S-Nitrosylation of Pyruvate Kinase Isoform 2 Drives Cardiac Fibrosis by Promoting Mitochondrial Fission.
Summary
This study identifies S-nitrosylated PKM2 as a fibroblast-specific driver of cardiac fibrosis via gelsolin-dependent promotion of mitochondrial fission. Pharmacologic activation of PKM2 (TEPP-46 and the FDA-approved mitapivat) reversed mitochondrial fission and attenuated fibrosis across preclinical models, suggesting repurposing potential for antifibrotic therapy.
Key Findings
- S-nitrosylation of PKM2 (Cys49/326) is elevated in cardiac fibroblasts from human HF and multiple fibrosis models.
- SNO-PKM2 reduces PKM2 activity/tetramerization and drives gelsolin-dependent mitochondrial fission, promoting fibroblast activation and fibrosis.
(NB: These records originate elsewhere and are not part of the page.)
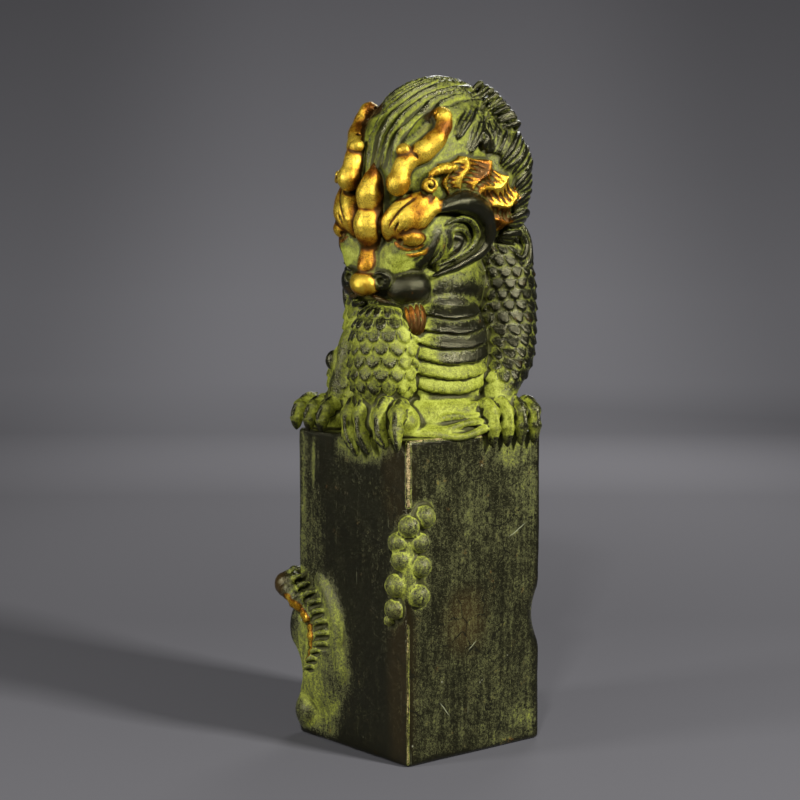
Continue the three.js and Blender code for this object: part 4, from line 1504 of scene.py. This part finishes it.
def gilded(n, s, colour):
    """Gold stays on the raised metal, and turns to orange brown where it is rubbed thin. Hollows
    thin and darken it too, as painted shade, and the deepest hollows are painted black as shade.
    Gives the colour, and where the gold is."""
    # Gold is thinned in hollows, partly as wear and partly as painted shade.
    gilt_worn_and_shaded = n.plus(s.gold, n.ramp(s.hollow, 0.42, 0.75), -0.55)
    gilt_worn_and_shaded = n.sway(n.sway(gilt_worn_and_shaded, s.patchy, 0.9), s.grainy, 0.5)
    gilt = n.ramp(gilt_worn_and_shaded, 0.10, 0.42)
    tone = n.plus(gilt_worn_and_shaded, s.brown, -0.74)
    # Painted shade: the gold's tone darkens towards hollows.
    tone = n.plus(tone, n.ramp(s.hollow, 0.28, 0.60), -0.75)
    tone = n.sway(tone, n.noise(s.place, 150, 4), 1.9)
    colour = n.mix(gilt, colour, n.levels(tone, GILDING))
    # Painted shade: the deepest hollows are blackened.
    groove_shade = n.times(n.ramp(s.hollow, 0.54, 0.82), n.plus(0.94, gilt, -0.80))
    return n.mix(groove_shade, colour, GROOVE_SHADE_COLOUR), gilt


def pitted(n, s, colour):
    """Small pale pits, in patches."""
    pits = n.add("ShaderNodeTexVoronoi", feature="F1")
    n.join(s.place, pits.inputs["Vector"])
    pits.inputs["Scale"].default_value = 330
    spot = n.times(n.ramp(pits.outputs["Distance"], 0.11, 0.05), n.ramp(s.patchy, 0.56, 0.62))
    return n.mix(n.times(spot, 0.5), colour, PIT)


def cracked(n, s, colour, settled, gilt):
    """Thin dark cracks, where there is neither powder nor gold."""
    cells = n.add("ShaderNodeTexVoronoi", feature="DISTANCE_TO_EDGE")
    n.join(n.warped(s.place, 260, 0.004), cells.inputs["Vector"])
    cells.inputs["Scale"].default_value = 130
    crack = n.times(n.ramp(cells.outputs["Distance"], 0.030, 0.008), n.ramp(s.broad, 0.47, 0.56))
    plain = n.math("SUBTRACT", n.ramp(settled, 0.55, 0.35), gilt, clamp=True)
    return n.mix(n.times(crack, plain), colour, CRACK)


def scratched(n, s, colour):
    """Fine scratches, aslant and upright, and the single ones."""
    slanting = n.add("ShaderNodeMapping", vector_type="POINT")
    n.join(s.place, slanting.inputs["Vector"])
    slanting.inputs["Rotation"].default_value = (0.5, 0.9, 0.4)
    slanting.inputs["Scale"].default_value = (1.0, 1.0, 0.03)
    aslant = n.ramp(n.noise(slanting.outputs[0], 1100, 2, 0.5), 0.70, 0.75)
    fine = n.math("MAXIMUM", aslant, n.ramp(s.streaky, 0.66, 0.76))
    fine = n.times(fine, n.ramp(s.patchy, 0.46, 0.60))
    colour = n.mix(n.times(fine, 0.35), colour, SCRATCH)
    wavering = n.warped(s.place, 500, 0.0006)
    front = n.ramp(n.dot(s.place, (0, 1, 0)), (1.0 - HALF) / 1000, (0.4 - HALF) / 1000)
    for marks, strength, mark_colour in ((PALE_SCRATCHES, 0.7, PALE_SCRATCH), (DARK_CUTS, 0.85, CRACK)):
        for ends in marks:
            mark = n.times(scratched_along(n, wavering, ends), n.times(front, strength))
            colour = n.mix(mark, colour, mark_colour)
    return colour


def scratched_along(n, place, ends):
    """A straight mark in the plane of x and z, fading out towards its ends."""
    (x0, z0), (x1, z1) = ends
    length = math.hypot(x1 - x0, z1 - z0)
    dx, dz = (x1 - x0) / length, (z1 - z0) / length
    mx, mz = (x0 + x1) / 2000, (z0 + z1) / 2000
    off = n.math("ABSOLUTE", n.math("SUBTRACT", n.dot(place, (-dz, 0, dx)), dx * mz - dz * mx))
    run = n.math("ABSOLUTE", n.math("SUBTRACT", n.dot(place, (dx, 0, dz)), dx * mx + dz * mz))
    return n.times(n.ramp(off, 0.00016, 0.00005), n.ramp(run, length / 2000, 0.3 * length / 2000))


def grain(n, s):
    """The small unevenness of the surface."""
    height = n.plus(n.times(s.grainy, 0.8), s.fine, 0.45)
    height = n.plus(height, s.patchy, 1.0)
    height = n.plus(height, s.streaky, 0.25)
    bump = n.add("ShaderNodeBump")
    bump.inputs["Strength"].default_value = 1.0
    bump.inputs["Distance"].default_value = 0.00012
    n.join(n.times(height, n.blend(s.figure, 1.0, 1.3)), bump.inputs["Height"])
    return bump.outputs[0]


def patinated_bronze():
    material = bpy.data.materials.new("patinated_copper")
    n = Nodes(material)
    shader = n.add("ShaderNodeBsdfPrincipled")
    n.join(shader.outputs[0], n.add("ShaderNodeOutputMaterial").inputs[0])
    s = Surface(n)
    colour, settled = patinated(n, s)
    colour, gilt = gilded(n, s, colour)
    colour = cracked(n, s, pitted(n, s, colour), settled, gilt)
    n.join(scratched(n, s, colour), shader.inputs["Base Color"])
    n.join(n.times(gilt, 0.65), shader.inputs["Metallic"])
    rough = n.plus(n.blend(n.ramp(settled, 0.25, 0.7), 0.10, 0.42), s.grainy, 0.22)
    n.join(n.plus(rough, gilt, -0.04), shader.inputs["Roughness"])
    shader.inputs["Specular IOR Level"].default_value = 0.42
    shader.inputs["Specular Tint"].default_value = (1.0, 0.94, 0.55, 1)
    n.join(grain(n, s), shader.inputs["Normal"])
    return material


# The floor, the lights and the camera, in metres.

CAMERA_PLACE = (-0.25438, -0.29996, 0.10564)
CAMERA_LOOK = (0.63680, 0.76703, -0.07846)
# The lens's focal length and the sensor's width, in millimetres.
LENS = 81
SENSOR = 36
# The level direction away from the camera.
AWAY = (0.6368, 0.7670)
# The backdrop's grey, with painted light and shade in it, from the near floor, at 0, to the top of the wall,
# at 1.
BACKDROP_LIGHT_AND_SHADE = [
    (0, 0.100),
    (0.08, 0.095),
    (0.25, 0.140),
    (0.41, 0.30),
    (0.54, 0.43),
    (0.66, 0.40),
    (0.80, 0.32),
    (1, 0.22),
]
# Where the floor starts to turn up into the wall, the radius of the turn, and the wall's height.
TURN_START = 0.7
TURN_RADIUS = 0.6
WALL_TOP = 3.0
# The lights, which all aim at one point: name, place, size and power.
LIGHT_AIM = (0, 0, 0.08)
LIGHTS = [
    ("key", (0.14, -0.62, 0.40), 0.10, 9.0),
    ("spark", (-0.46, -0.42, 0.46), 0.05, 2.4),
    ("rim", (0.42, 0.30, 0.42), 0.20, 1.5),
    ("left", (-0.60, 0.16, 0.22), 0.14, 3.0),
]


def backdrop():
    """A grey with painted light and shade: lighter where the floor turns up, and darker at the sides."""
    material = bpy.data.materials.new("backdrop")
    n = Nodes(material)
    shader = n.add("ShaderNodeBsdfPrincipled")
    n.join(shader.outputs[0], n.add("ShaderNodeOutputMaterial").inputs[0])
    place = n.add("ShaderNodeTexCoord").outputs["Object"]
    along = n.math("DIVIDE", n.dot(place, (*AWAY, 1.0)), 1.6)
    grey = n.levels(along, [(share, (0.99 * v, 0.97 * v, 1.03 * v, 1)) for share, v in BACKDROP_LIGHT_AND_SHADE])
    # Painted shade towards the sides of the backdrop.
    beside = n.ramp(n.math("ABSOLUTE", n.dot(place, (AWAY[1], -AWAY[0], 0.0))), 0.10, 0.30, 0.0, 0.35)
    n.join(n.mix(beside, grey, (0.05, 0.05, 0.053, 1)), shader.inputs["Base Color"])
    shader.inputs["Roughness"].default_value = 0.8
    shader.inputs["Specular IOR Level"].default_value = 0.0
    return material


def sweep():
    """A floor that curves up into a plain wall behind the object."""
    away = np.array(AWAY)
    beside = np.array([AWAY[1], -AWAY[0]])
    profile = [(-3.0, 0.0), (TURN_START, 0.0)]
    for a in np.linspace(0.1, math.pi / 2, 14):
        profile.append((TURN_START + TURN_RADIUS * math.sin(a), TURN_RADIUS * (1 - math.cos(a))))
    profile.append((TURN_START + TURN_RADIUS, WALL_TOP))
    points = [(*(away * d + beside * w), h) for d, h in profile for w in (-4, 4)]
    faces = [(2 * k, 2 * k + 1, 2 * k + 3, 2 * k + 2) for k in range(len(profile) - 1)]
    mesh = bpy.data.meshes.new("floor")
    mesh.from_pydata(points, [], faces)
    mesh.shade_smooth()
    mesh.materials.append(backdrop())
    floor = bpy.data.objects.new("floor", mesh)
    bpy.context.scene.collection.objects.link(floor)
    floor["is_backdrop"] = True


def studio():
    sweep()
    bpy.context.scene.view_settings.view_transform = "Standard"
    world = bpy.data.worlds.new("studio")
    bpy.context.scene.world = world
    world.use_nodes = True
    sky = world.node_tree.nodes["Background"]
    sky.inputs["Color"].default_value = (0.80, 0.82, 0.86, 1)
    sky.inputs["Strength"].default_value = 0.10
    for name, place, size, power in LIGHTS:
        light = bpy.data.lights.new(name, "AREA")
        light.shape = "SQUARE"
        light.size = size
        light.energy = power
        holder = bpy.data.objects.new(name, light)
        holder.location = place
        aim = Vector(LIGHT_AIM) - Vector(place)
        holder.rotation_euler = aim.to_track_quat("-Z", "Y").to_euler()
        bpy.context.scene.collection.objects.link(holder)


def camera():
    data = bpy.data.cameras.new("camera")
    data.sensor_width = SENSOR
    data.lens = LENS
    data.clip_start = 0.01
    holder = bpy.data.objects.new("camera", data)
    holder.location = CAMERA_PLACE
    holder.rotation_euler = Vector(CAMERA_LOOK).to_track_quat("-Z", "Y").to_euler()
    bpy.context.scene.collection.objects.link(holder)
    bpy.context.scene.camera = holder


camera()
studio()
bronze = patinated_bronze()
made_fields = {"seal_block": seal_block(), "qilin_body": body(), "qilin_head": head()}
for piece_name, piece_field in made_fields.items():
    piece(piece_name, piece_field, list(made_fields.values()), bronze)

dressed_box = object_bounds()
boxes = {"cad": cad_box, "visual": dressed_box}
{name: [list(corner) for corner in box] for name, box in boxes.items()}
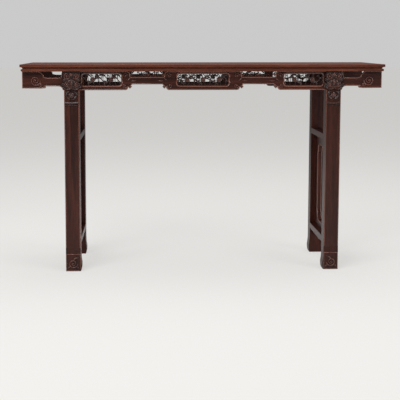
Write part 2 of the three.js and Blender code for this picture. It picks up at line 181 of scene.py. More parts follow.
@dataclass(frozen=True)
class GrainPattern:
    """Figure, pores and the painted shade and highlight from relief that every wood of the table
    shares.

    Scales are in noise cells to the metre, and a shade multiplies the wood's colour.
    """

    figure_scale: float = 38.0
    figure_detail: float = 5.0
    figure_swirl: float = 1.2
    figure_range: Flat = (0.36, 0.66)
    pore_scale: float = 420.0
    pore_detail: float = 2.0
    pore_range: Flat = (0.3, 0.6)
    pore_shade: float = 0.62
    # Painted shade in the hollows of carving and painted highlight on its high places, as
    # multipliers of the colour
    hollow_painted_shade: float = 0.35
    high_painted_highlight: float = 1.9
    gloss_spread: float = 0.12
    bump_strength: float = 0.12
    bump_depth: float = 0.4

    def group(self) -> bpy.types.NodeTree:
        """Returns the node group of the grain, made on first use.

        Returns:
            A group that turns object coordinates into figure colour, roughness and pore height.
            Relief darkens the ground of the carving with painted shade and makes its high places
            paler with a painted highlight.
        """
        if "WoodGrain" in bpy.data.node_groups:
            return bpy.data.node_groups["WoodGrain"]
        tree = bpy.data.node_groups.new("WoodGrain", "ShaderNodeTree")
        inputs = {"Stretch": "Vector", "Light": "Color", "Dark": "Color", "Gloss": "Float",
                  "Relief": "Float"}
        add_sockets(tree, inputs, {"Color": "Color", "Roughness": "Float", "Height": "Float"})
        nodes, link = tree.nodes, tree.links.new
        given = nodes.new("NodeGroupInput")
        result = nodes.new("NodeGroupOutput")
        place = nodes.new("ShaderNodeTexCoord")
        stretch = nodes.new("ShaderNodeVectorMath")
        stretch.operation = "MULTIPLY"
        link(place.outputs["Object"], stretch.inputs[0])
        link(given.outputs["Stretch"], stretch.inputs[1])

        figure = nodes.new("ShaderNodeTexNoise")
        figure.inputs["Scale"].default_value = self.figure_scale
        figure.inputs["Detail"].default_value = self.figure_detail
        figure.inputs["Distortion"].default_value = self.figure_swirl
        link(stretch.outputs[0], figure.inputs["Vector"])
        pores = nodes.new("ShaderNodeTexNoise")
        pores.inputs["Scale"].default_value = self.pore_scale
        pores.inputs["Detail"].default_value = self.pore_detail
        link(stretch.outputs[0], pores.inputs["Vector"])

        colour = nodes.new("ShaderNodeMix")
        colour.data_type = "RGBA"
        blend = remapped(tree, figure.outputs["Fac"], self.figure_range, (0.0, 1.0))
        link(blend, colour.inputs["Factor"])
        link(given.outputs["Dark"], colour.inputs["A"])
        link(given.outputs["Light"], colour.inputs["B"])
        streak = remapped(tree, pores.outputs["Fac"], self.pore_range, (self.pore_shade, 1.0))
        streaked = multiplied(tree, colour.outputs["Result"], streak)
        # Painted light: low relief darkens the colour into painted shade, high relief lightens it
        # into a painted highlight
        painted_light = remapped(tree, given.outputs["Relief"], (0.0, 1.0),
                       (self.hollow_painted_shade, self.high_painted_highlight))
        link(multiplied(tree, streaked, painted_light), result.inputs["Color"])

        shine = nodes.new("ShaderNodeMath")
        shine.operation = "MULTIPLY_ADD"
        shine.inputs[1].default_value = self.gloss_spread
        link(figure.outputs["Fac"], shine.inputs[0])
        link(given.outputs["Gloss"], shine.inputs[2])
        link(shine.outputs["Value"], result.inputs["Roughness"])
        link(pores.outputs["Fac"], result.inputs["Height"])
        return tree


@dataclass(frozen=True)
class WoodFinish:
    """A polished hardwood, in linear colour.

    Gloss is the least roughness, coat the weight of the wax over the wood, level the strength
    of the wood's own reflection, and carved says that the colour follows the relief, as painted
    shade in the hollows and a painted highlight on the high places.
    """

    name: str
    slot: str
    light: tuple[float, float, float]
    dark: tuple[float, float, float]
    gloss: float
    coat: float
    level: float
    carved: bool = False
    pattern: GrainPattern = GrainPattern()

    def material(self, grain: Grain) -> bpy.types.Material:
        """Returns this finish with its grain in one direction, made on first use.

        Args:
            grain: direction of the grain.

        Returns:
            The material, shared by every piece that asks for the same pair.
        """
        name = f"{self.name}_{grain.name.lower()}"
        if name in bpy.data.materials:
            return bpy.data.materials[name]
        material = bpy.data.materials.new(name)
        material.use_nodes = True
        nodes, link = material.node_tree.nodes, material.node_tree.links.new
        shader = nodes["Principled BSDF"]
        shader.inputs["Coat Weight"].default_value = self.coat
        shader.inputs["Coat Roughness"].default_value = COAT_ROUGHNESS
        shader.inputs["Specular IOR Level"].default_value = self.level
        wood = nodes.new("ShaderNodeGroup")
        wood.node_tree = self.pattern.group()
        wood.inputs["Stretch"].default_value = grain.value
        wood.inputs["Light"].default_value = (*self.light, 1.0)
        wood.inputs["Dark"].default_value = (*self.dark, 1.0)
        wood.inputs["Gloss"].default_value = self.gloss
        # Carved wood takes its painted shade and painted highlight from the relief attribute
        if self.carved:
            relief = nodes.new("ShaderNodeAttribute")
            relief.attribute_name = "relief"
            link(relief.outputs["Fac"], wood.inputs["Relief"])
        else:
            wood.inputs["Relief"].default_value = PLAIN_RELIEF
        bump = nodes.new("ShaderNodeBump")
        bump.inputs["Strength"].default_value = self.pattern.bump_strength
        bump.inputs["Distance"].default_value = self.pattern.bump_depth * MM
        link(wood.outputs["Color"], shader.inputs["Base Color"])
        link(wood.outputs["Roughness"], shader.inputs["Roughness"])
        link(wood.outputs["Height"], bump.inputs["Height"])
        link(bump.outputs["Normal"], shader.inputs["Normal"])
        return material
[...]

- PKM2 activators (TEPP-46, mitapivat) attenuate mitochondrial fission and cardiac fibrosis in preclinical models.
Clinical Implications
PKM2 activation may represent a novel antifibrotic strategy for heart failure; mitapivat could be evaluated in early-phase cardiofibrosis trials with biomarker-guided selection (e.g., SNO-PKM2 signature).
Why It Matters
Reveals a previously unrecognized redox-metabolic mechanism of fibrosis and provides an actionable, human-approved drug (mitapivat) as a translational candidate. This bridges mechanistic discovery with therapeutic intervention in a major unmet need.
Limitations
- Preclinical study; human sample sizes and clinical generalizability are not defined
- Dosing, safety, and cardiac-specific delivery of PKM2 activators for antifibrotic purposes require clinical evaluation
Future Directions
Early-phase trials testing mitapivat/PKM2 activation in HF with fibrosis; develop fibroblast-targeted delivery; validate SNO-PKM2 as a biomarker; explore combination with RAAS/SGTL2i therapy.
Study Information
- Study Type
- Case-control
- Research Domain
- Pathophysiology
- Evidence Level
- V - Preclinical mechanistic evidence using animal models and human tissues; hypothesis-generating for therapy.